La terza e ultima parte del libro di Franco Riva, “Corpi incerti”, affronta il tema da cui tutto parte, al contingenza dei nostri corpi, e si sofferma pertanto sui corpi – propri, impropri, incompiuti, ambigui, dissonanti, assottigliati, repressi, ingabbiati – concludendo che il corpo non può essere solo cosa o strumento. E le conclusioni – se di conclusioni possiamo parlare di fronte a un tema aperto a molteplici letture tra loro contraddittorie – le si trovano esplicitate alla perfezione nel richiamo riportato nella quarta di copertina, che ci sembrano ammonimenti pienamente condivisili da ogni possibile lettore, da qualsiasi angolazione legga e interpreti il concetto di corpo necessitato che si alimenta per essere: “Il cibo – si legge – non è solo mezzo e materia.
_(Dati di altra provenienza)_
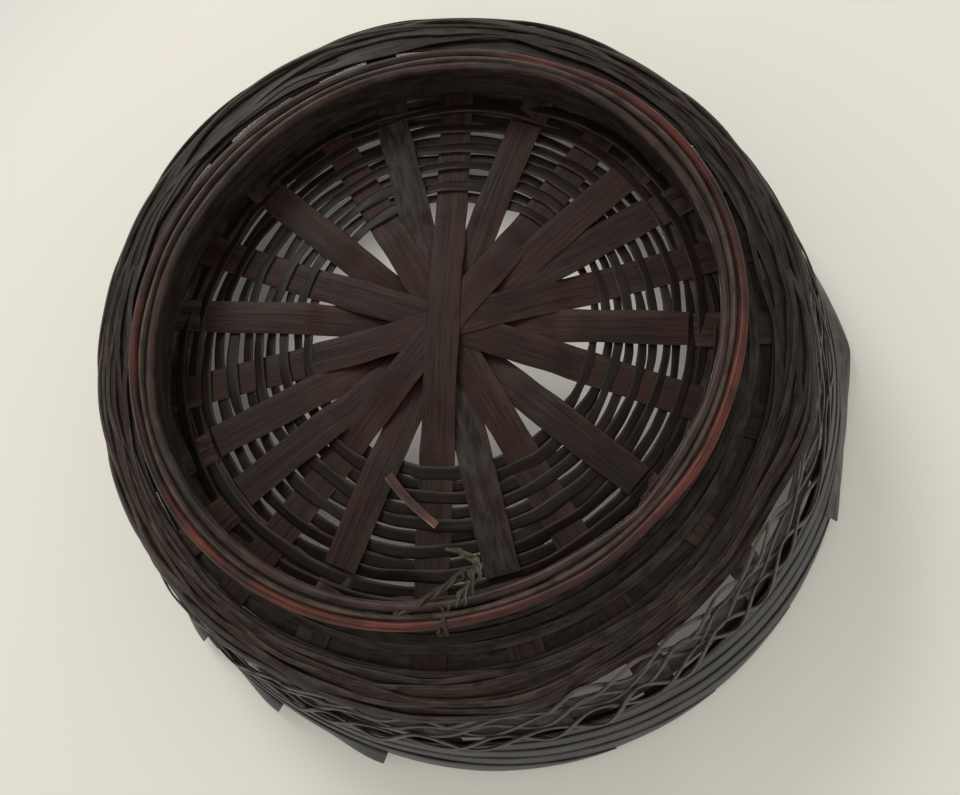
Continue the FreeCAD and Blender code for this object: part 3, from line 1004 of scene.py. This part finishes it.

È lavoro, parola, pensiero, gioco, umanità, libertà, esistenza, responsabilità,salute, giustizia. Un essere con gli altri da non confondere con un banchetto”.

In fondo, che piaccia o meno, noi siamo nella materia, siamo noi stessi materia viva, divisi tra corpo e spirito, tra necessita materiali e spirituali, e al cibo non possiamo certo rinunciare.

Filosofia del cibo è un libro da leggere e meditare. Non offre la risposta definitiva, ma apre a molteplici risposte, le quali andrebbero accolte senza chiusure né pregiudizi, né tanto meno con un approccio velleitariamente ideologico. È un libro che consiglierei volentieri ai tanti imbonitori in circolazione, che chiacchierano di cibo, e intorno al cibo, senza mai interrogarsi sull’inconsistenza di tante loro parole che affrontano il tema del cibo, come pure l’atto stesso del mangiare, in maniera volgare e sopratutto, quel che è peggio, banale. Anche il cibo ha una sua visione filosofica, non è solo materia alimentare da ingurgitare.